To date I have no good answers that lead to ‘yes’ on these.
YMMV.
ajacksonian on October 26, 2009 at 9:27 AM
Very well done. I really liked your whole post, with the minor exception of your hypothetical concession to the notion that the federal governmetn might have a role in health care.
I would also point out that in discussions of federal power, one cannot carry out a full analysis without addressing the fact that almost all social issues were left to the states and allowed for anyone to find a state that fashioned its laws and benefits to their liking. Further, along this line, is that states can be trusted to deal with social issues as states do not have the ability to create or print money and destroy our national monetary system (the basis of our federal government, and without which our federal government would cease to exist). The federal government, on the other hand, has the ability to create money and is, therefore, a bottomless pit for which any runaway programs will lead to the ultimate disaster. We can survive bankrupt states (and those states earn their own bankruptcies) but we cannot survive a bankrupt federal government.
One other aspect of the overarching problem comes from the federal courts forcing states on issues that fall outside of the powers of the federal government. This interference has been accepted far too easily and quietly, and has done even more damage than Congressional enchroachment on the state’s powers have done.
Thanks again for your very well thought out, and well-written, post, ajacksonian.

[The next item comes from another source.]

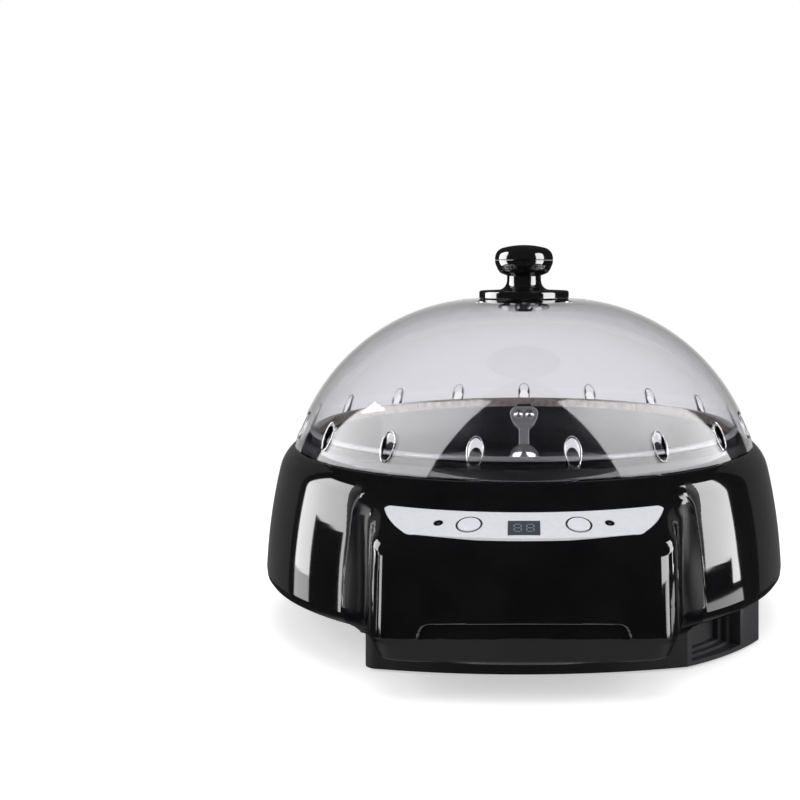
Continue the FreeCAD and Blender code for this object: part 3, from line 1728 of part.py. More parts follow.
power = new_body("power_board")
power_plan = new_sketch(power, "XY_Plane", "power_plan", leg_foot)
x0, y0 = BOARD_AT
box_outline(power_plan, x0 - BOARD_HALF[0], y0 - BOARD_HALF[1], x0 + BOARD_HALF[0], y0 + BOARD_HALF[1])
for x, y in POWER_SCREWS:
    circle(power_plan, x, y, 1.6)
pad(power, power_plan, "power_pad", 1.6)
node("power_board", power)
board_top = leg_foot + 1.6
power_screw = screw("power_screw", 1.4, 6, 2.6, 1.8)
several(
    "power_board_screws",
    power_screw,
    [at(x, y, board_top.value, flip=True) for x, y in POWER_SCREWS],
)
node("power_relay", block("power_relay", 19, 15, 15.5, x0 + 14, y0 - 6, board_top))
core = block("transformer_core", 30, 14, 20, x0 - 12, y0 + 8, board_top)
coil = block("transformer_coil", 18, 22, 16, x0 - 12, y0 + 8, board_top + 2)
node("power_transformer", fuse("power_transformer", [core, coil]))

# ---------------------------------------------------------------- checks and export

doc.recompute()
bad = [obj.Name for obj in doc.Objects if "Invalid" in obj.State or "Error" in obj.State]
if bad:
    raise RuntimeError("failed objects: %s" % ", ".join(bad))
os.makedirs("parts", exist_ok=True)
for obj in NODES:
    shape = obj.Shape
    if shape.isNull() or not shape.isValid() or not shape.Solids:
        raise RuntimeError("bad shape: %s" % obj.Label)
    print("%-22s solids %d volume %.1f" % (obj.Label, len(shape.Solids), shape.Volume))
for old in os.listdir("parts"):
    if old.endswith(".step"):
        os.remove(os.path.join("parts", old))
for obj in NODES:
    obj.Shape.exportStep("parts/%s.step" % obj.Label)
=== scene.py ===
import json
import math

import bmesh
import bpy
import numpy as np
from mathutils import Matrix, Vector


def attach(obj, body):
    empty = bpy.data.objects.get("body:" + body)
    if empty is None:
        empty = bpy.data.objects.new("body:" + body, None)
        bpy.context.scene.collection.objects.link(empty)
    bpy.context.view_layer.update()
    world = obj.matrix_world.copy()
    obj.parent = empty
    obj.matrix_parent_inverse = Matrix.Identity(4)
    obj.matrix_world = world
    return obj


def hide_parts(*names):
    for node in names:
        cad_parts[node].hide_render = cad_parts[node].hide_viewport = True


# Countertop coffee bean roaster under soft boxes on a white sweep.
# Sizes are in millimetres: radius from the dome's axis, height over the table, and the front at negative y.

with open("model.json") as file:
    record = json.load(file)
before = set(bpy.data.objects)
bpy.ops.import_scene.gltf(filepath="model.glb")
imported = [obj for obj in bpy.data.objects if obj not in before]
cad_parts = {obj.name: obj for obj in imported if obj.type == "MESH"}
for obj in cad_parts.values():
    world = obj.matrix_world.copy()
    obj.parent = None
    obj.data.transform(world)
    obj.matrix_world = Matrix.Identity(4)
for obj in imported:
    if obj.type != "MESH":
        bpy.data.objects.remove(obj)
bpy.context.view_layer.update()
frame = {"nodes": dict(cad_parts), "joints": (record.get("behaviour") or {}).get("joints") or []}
MM = 0.001
AXIS_Y = next(j for j in frame["joints"] if j["name"] == "stirrer_spin")["pos_m"][1]

# seat and dome
SEAT = 87.0
SPIGOT, SPIGOT_INNER, SPIGOT_RISE = 116.0, 113.2, 4.0
DOME_ARC, DOME_OFFSET, DOME_CENTRE, DOME_WALL = 103.0, 21.2, 59.0, 1.8
DOME_TOP, INNER_ARC = DOME_CENTRE + DOME_ARC, DOME_ARC - DOME_WALL
CROWN_HOLE = 2.7
VENTS, VENT_RADIUS, VENT_WIDTH, VENT_DEPTH = 17, 116.0, 6.6, 4.8
CROWN_VENTS, CROWN_RADIUS, CROWN_WIDTH, CROWN_DEPTH = 8, 32.0, 3.0, 5.0
LIP = 0.32

# knob
PARTING, KNOB_TOP, PARTING_GAP = 182.4, 190.6, 0.14
FLANGE, STEM, CAP, KNOB_BORE, SOCKET, PEG = 24.0, 9.1, 15.6, 2.4, 6.0, 5.9

# skirt: foot, widest place, shoulder and top, with the arcs that lead to them
SKIRT_BOTTOM, WIDEST_HEIGHT, SHOULDER_HEIGHT = 21.0, 26.0, 76.0
FOOT_RADIUS, WIDEST_RADIUS, SHOULDER_RADIUS, TOP_RADIUS = 129.6, 134.4, 127.7, 120.6
FOOT_BEND, SKIRT_ARC, SHOULDER_BEND = 4.8, 270.0, 19.3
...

progressoverpeace on October 26, 2009 at 2:50 PM
So what happens if, instead of requiring people to buy insurance, Congress just increases payroll taxes and expands Medicare to cover everybody? It would take a lot of guts for Congress to pass that, but in essence it’s not different from the
PublicConsumer Option (as Nancy pelosi would have it).I agree with Ed’s arguments, but in order to make them stick, we’ll need to declare Social Security and Medicare unconstitutional. That would be fine with me, but I doubt that it’ll happen. It’s like wishing the Supreme Court would give up on judicial review or creating law by judicial fiat. I’m not holding my breath.